A new study in the journal Pain suggests that hand pain may be reduced simply by crossing your arms, thereby confusing the brain's spatial mapping. It was a very small study, but it does give some interesting clues as to processes the brain uses to interpret pain.
Study Design and Results
Two experiments were performed using eight healthy volunteers. First, a laser was used to administer brief pain-producing pin pricks on the hands of the participants. Then the subjects crossed their arms and the pin pricks were repeated.
Participants rated their pain themselves and an electroencephalography (EEG) measured their brains' responses. Both measurements showed that there was less perception of pain when the arms were crossed.
In the second experiment, electrically evoked non-painful sensations were administered. Again, the researchers found that crossing the arms reduced the perception of the sensations.
Why would crossing your arms result in reduced pain perception? The scientists think it is because of conflicting information from two of the brain's image maps. For example, the brain has one map of the right hand itself and a second map of the external space around the right hand. The same is true for the left hand. When the arms are crossed, the maps become mismatched, with the right hand in the left hand's space and vice versa. As a result, the brain's information processing ability becomes weaker and there is less perception of stimuli like pain or touch.
Other than studies showing relief of phantom limb pain using mirrors, this study is the first evidence that it is possible to reduce pain by impeding the processes by which the brain localizes a harmful stimulus.
I'm always fascinated by any research that gives us a peek into how the brain works. We know that all pain comes from the brain, regardless of where in our bodies we feel it. So anything we can learn about how the brain processes pain is going to be helpful in developing new and more effective ways to reduce pain – whether it is through better medications or new therapies like mindfulness meditation.
Mirror therapy for phantom limb pain was the first clue that we might be able to trick or confuse our brains into thinking there is no pain. (You can see an interesting video demonstrating mirror therapy here: Treating 'phantom limb pain' with mirror therapy). This new study provides additional evidence that we may be able to change or retrain the brain when it comes to pain perception.

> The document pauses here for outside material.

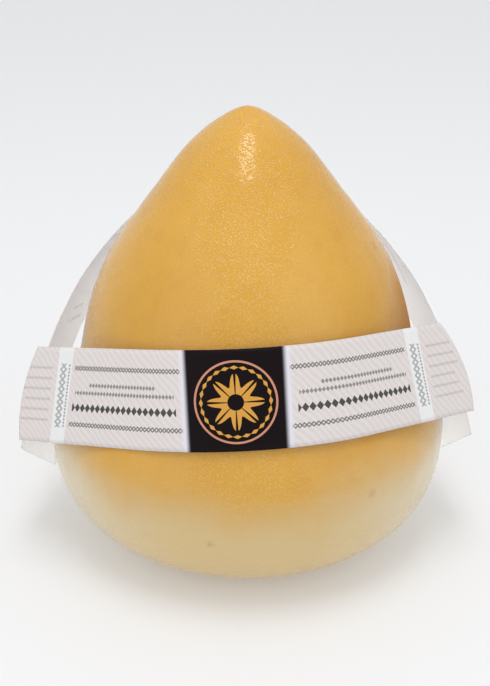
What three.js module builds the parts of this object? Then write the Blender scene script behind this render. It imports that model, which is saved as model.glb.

Before we get too excited, though, we have to remember:
- This was a very small study, using only eight people.
- All of the volunteers were healthy. None had a history of chronic hand pain.
- The painful stimulus was administered externally. It was not already existing internal pain.
- The degree of pain reduction was small.
I can't help but wonder whether crossing your arms would help pain from something like carpel tunnel syndrome. Since I don't have hand pain, I can't put that to the test. If you do, perhaps you could give it a try and let us know if you noticed any difference.
While crossing your arms might not be the answer for all – or even any – hand pain, I do think the research is useful in providing another small piece of the pain processing puzzle.
Gallace A, et al. The analgesic effect of crossing the arms. Pain. 2011(Jun);152(6):1418-1423.